I've read you don't want to get it much more than warm. I got the result I was looking for but curious as to how you make sure you don't get too hot. I don't ever leave the rotary in one place, ever. The max speed I ever use is 1800, I follow all the guidelines etc but just seemed to be a touch hot so I wanted to make sure that's normal.

HD has a temp gauge on sale tomorrow. Thinking about getting it and asking what temp you should try to stay under.

Thoughts?
 
With metal panels, you can get them hot to the touch while doing significant correction work but not to the point where you would feel uncomfortable to touch the surface. On plastic panels, you don't want to heat them up past feeling only slightly luke warm otherwise you could start risking the chance of warping the panel itself.

Granted you should be noticing that the panel will feel luke warm when you move on to correcting your car or a customer's cars unless there is some more serious defect removal needed. If the panel starts getting too warm for comfort, try moving the buffer a little more quickly. One of the other factors in panel temperature is the type of pad you use. Many professionals and experienced detailers use pads that have grooves or patterns cut into the pad as this allows for some of the heat to dissipate.
 
Thanks Christian,

After reading and speaking with AG I think I'm going to refrain from using a buffer on plastic stuff and use my DA. I've been told you have to be careful because sometimes they don't have the same paint as the panels. Plus as you mention, wouldn't want to heat it up.

The panel was probably like being in the sun so I say around 140ish degrees. I'm coming up with that number watching a demo for a product being put on in the sun.

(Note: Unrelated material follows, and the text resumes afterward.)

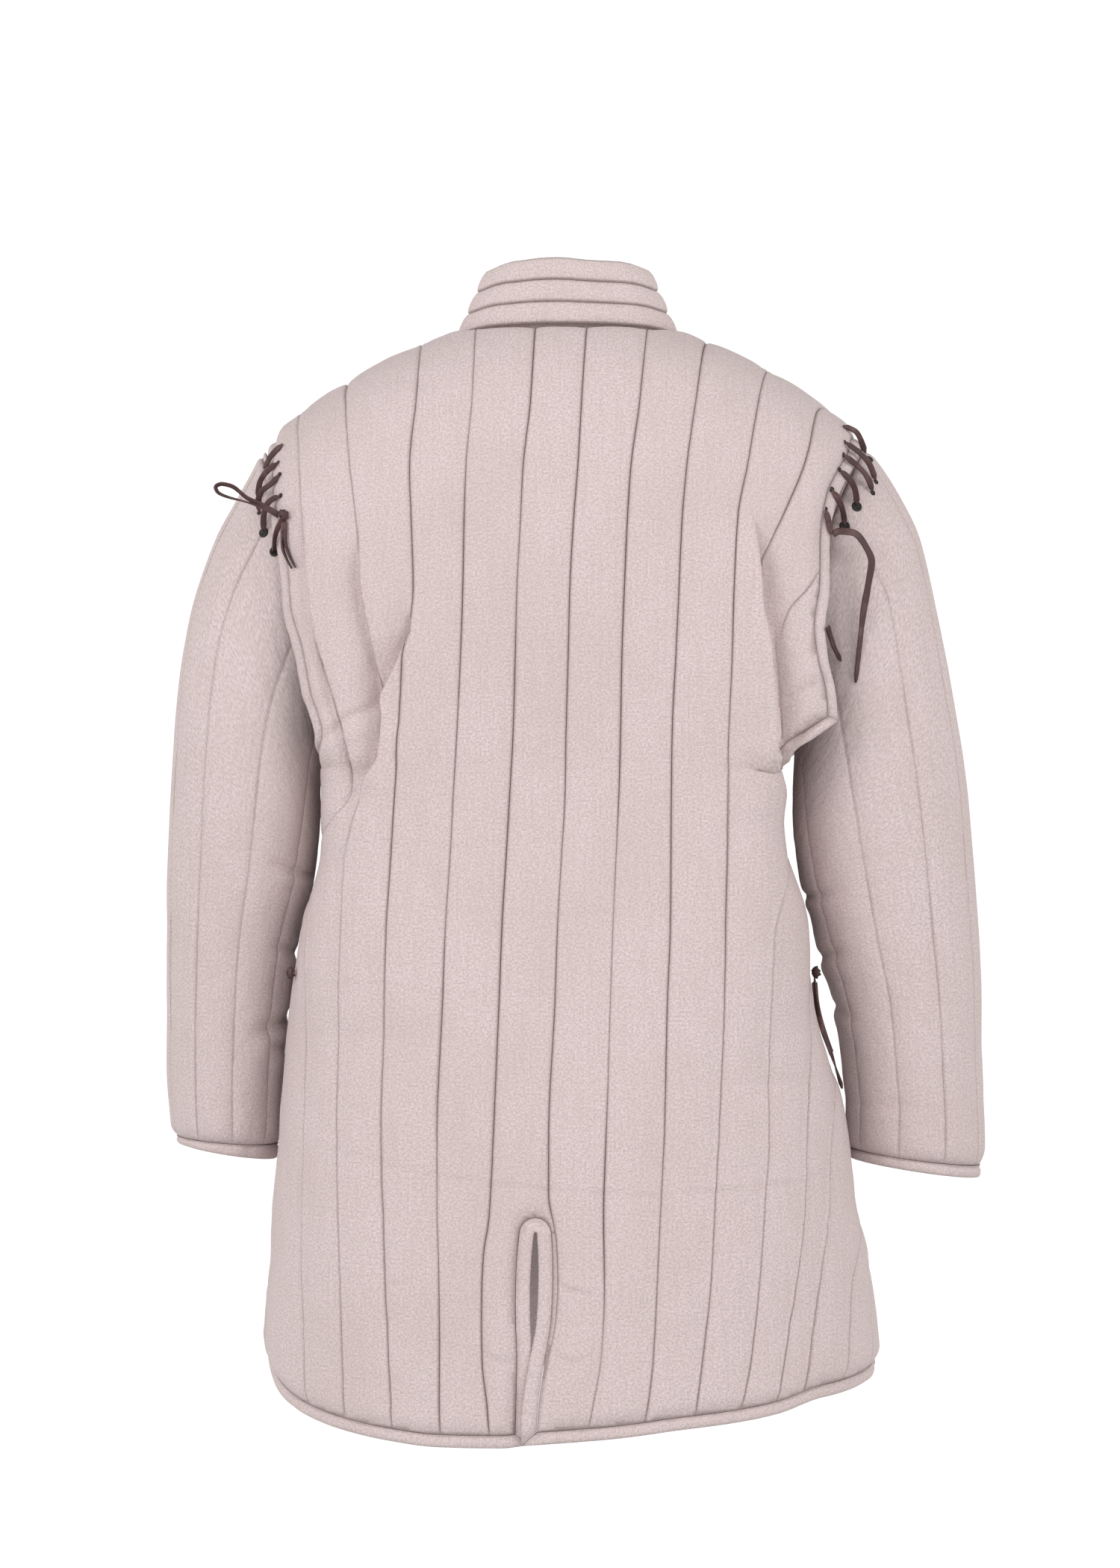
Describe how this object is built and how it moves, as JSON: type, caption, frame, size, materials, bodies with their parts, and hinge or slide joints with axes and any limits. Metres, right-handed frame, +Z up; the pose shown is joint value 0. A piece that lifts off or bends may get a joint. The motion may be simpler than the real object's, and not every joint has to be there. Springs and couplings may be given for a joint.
{
  "type": "gambeson",
  "caption": "Quilted canvas gambeson in its worn pose, with standing collar, sleeves tied on at the shoulders, laced sides and a vented hem; soft armour or a padded undergarment.",
  "frame": {"origin": "middle of the shoulders, level with the base of the neck", "axes": "+Z up, the front faces -Y and the back +Y, +X is the wearer's left"},
  "size_m": [0.7408, 0.3624, 1.0378],
  "materials": {
    "canvas": "natural cotton canvas, quilted",
    "binding": "natural cotton canvas strip",
    "lace_leather": "dark brown, satin"
  },
  "bodies": {
    "root": {"back_armhole_left_binding": "binding", "back_armhole_right_binding": "binding", "back_hem_left_binding": "binding", "back_hem_right_binding": "binding", "back_panel": "canvas", "back_side_left_binding": "binding", "back_side_right_binding": "binding", "back_vent_binding": "binding", "collar": "canvas", "front_armhole_left_binding": "binding", "front_armhole_right_binding": "binding", "front_hem_binding": "binding", "front_neck_slit_binding": "binding", "front_panel": "canvas", "front_side_left_binding": "binding", "front_side_right_binding": "binding", "hip_loop_right": "lace_leather", "hip_tail_right": "lace_leather", "shoulder_bow_left": "lace_leather", "shoulder_end_left": "lace_leather", "shoulder_end_right": "lace_leather", "shoulder_knot_left": "lace_leather", "shoulder_lace_left_1": "lace_leather", "shoulder_lace_left_2": "lace_leather", "shoulder_lace_left_3": "lace_leather", "shoulder_lace_left_4": "lace_leather", "shoulder_lace_right_1": "lace_leather", "shoulder_lace_right_2": "lace_leather", "shoulder_lace_right_3": "lace_leather", "shoulder_lace_right_4": "lace_leather", "shoulder_lace_right_5": "lace_leather", "shoulder_lace_right_6": "lace_leather", "shoulder_tail_left": "lace_leather", "shoulder_tail_right": "lace_leather", "side_knot_left": "lace_leather", "side_knot_right": "lace_leather", "side_lace_left": "lace_leather", "side_lace_right": "lace_leather", "sleeve_left": "canvas", "sleeve_left_cuff_binding": "binding", "sleeve_left_head_binding": "binding", "sleeve_right": "canvas", "sleeve_right_cuff_binding": "binding", "sleeve_right_head_binding": "binding"}
  },
  "joints": []
}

I think I may order a temp gauge and use it around the house to find air leaks. :)

Thanks again.
 
You shouldn't avoid plastic panels, but rather lower the speed and move the buffer more quickly over the panel which means that you will end up with more passes but the temperature of the panel will be much lower. The difference in the paint itself may be in the flex agents that are added so that the paint is more flexible.

But I don't disagree with your decision, I'm a big fan of being safe rather than being sorry haha.
 
One thing I notice though, the paint was pretty warm. I could still touch it but it was borderline hot. Meaning if it were a cup and you went to pick it up you would probably let it go and pat it a time or two just to make sure it wasn't too hot.

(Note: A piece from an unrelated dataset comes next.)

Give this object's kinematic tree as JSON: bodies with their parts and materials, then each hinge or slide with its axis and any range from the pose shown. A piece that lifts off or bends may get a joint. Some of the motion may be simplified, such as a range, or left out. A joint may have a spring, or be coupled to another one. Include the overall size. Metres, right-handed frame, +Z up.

I've read you don't want to get it much more than warm. I got the result I was looking for but curious as to how you make sure you don't get too hot. I don't ever leave the rotary in one place, ever. The max speed I ever use is 1800, I follow all the guidelines etc but just seemed to be a touch hot so I wanted to make sure that's normal.

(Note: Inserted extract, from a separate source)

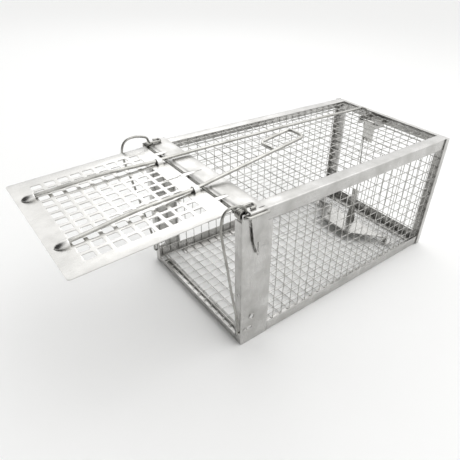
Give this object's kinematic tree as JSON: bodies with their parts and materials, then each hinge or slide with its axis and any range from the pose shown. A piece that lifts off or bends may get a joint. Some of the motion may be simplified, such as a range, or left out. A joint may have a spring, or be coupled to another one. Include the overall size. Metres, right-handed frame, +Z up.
{
  "type": "live catch trap",
  "caption": "Wire mesh live catch trap with a punched sheet door held open by a rod, a rocking catch and a floor treadle, and closed by wire springs.",
  "frame": {"origin": "on the underside of the front sill, in its middle", "axes": "+Y from the doorway to the back, +Z up, +X to the side of the setting rod"},
  "size_m": [0.145, 0.3448, 0.1345],
  "materials": {
    "mesh_wire": "bright galvanised wire",
    "folded_sheet": "bright galvanised sheet",
    "door_sheet": "bright galvanised sheet, punched",
    "rod_wire": "drawn and galvanised wire",
    "spring_wire": "darker hard-drawn spring wire",
    "trigger_sheet": "bright galvanised sheet"
  },
  "bodies": {
    "cage": {"floor_mesh": "mesh_wire", "roof_mesh": "mesh_wire", "side_mesh_right": "mesh_wire", "side_mesh_left": "mesh_wire", "back_mesh": "mesh_wire", "front_post_right": "folded_sheet", "front_post_left": "folded_sheet", "front_sill": "folded_sheet", "roof_front_strip": "folded_sheet", "roof_rail_right": "folded_sheet", "roof_rail_left": "folded_sheet", "floor_rail_right": "folded_sheet", "floor_rail_left": "folded_sheet", "back_post_right": "folded_sheet", "back_post_left": "folded_sheet", "back_top_rail": "folded_sheet", "back_floor_rail": "folded_sheet", "hinge_axle": "rod_wire", "door_spring_right": "spring_wire", "door_spring_left": "spring_wire", "treadle_axle": "rod_wire", "treadle_bracket_right": "trigger_sheet", "treadle_bracket_left": "trigger_sheet", "catch_axle": "rod_wire", "catch_bracket": "trigger_sheet"},
    "door": {"door_panel": "door_sheet", "trigger_rod": "rod_wire", "setting_rod": "rod_wire"},
    "treadle": {"treadle_plate": "trigger_sheet", "bait_hook": "rod_wire"},
    "catch": {"catch_plate": "trigger_sheet", "catch_hook": "rod_wire"},
    "link": {"link_wire": "rod_wire"}
  },
  "joints": [
    {"name": "door_swing", "type": "hinge", "parent": "cage", "child": "door", "pos_m": [0, -0.0027, 0.1177], "axis": [1, 0, 0], "range_deg": [0, 87]},
    {"name": "treadle_swing", "type": "hinge", "parent": "cage", "child": "treadle", "pos_m": [0, 0.202, 0.0052], "axis": [1, 0, 0], "range_deg": [0, 4]},
    {"name": "catch_swing", "type": "hinge", "parent": "cage", "child": "catch", "pos_m": [0, 0.2206, 0.111], "axis": [1, 0, 0], "range_deg": [-9.1, 0]},
    {"name": "link_swing", "type": "hinge", "parent": "catch", "child": "link", "pos_m": [-0.017, 0.22215, 0.093], "axis": [1, 0, 0], "range_deg": [0, 9.5]}
  ],
  "couplings": [
    {"joint": "catch_swing", "follows": "treadle_swing", "ratio": -2.239},
    {"joint": "link_swing", "follows": "treadle_swing", "ratio": 2.334}
  ]
}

HD has a temp gauge on sale tomorrow. Thinking about getting it and asking what temp you should try to stay under.

Thoughts?

You seem to be close to burning the paint. Heat is NOT what you want. Before you start finishing a panel make sure you wipe off all of the previous compounds and polishes or you will reintroduce swirls into the finish. Then lower your speed and use a finishing pad and polish to remove any micro hazing and raise the gloss level. Then repeat this step to raise the gloss level another notch.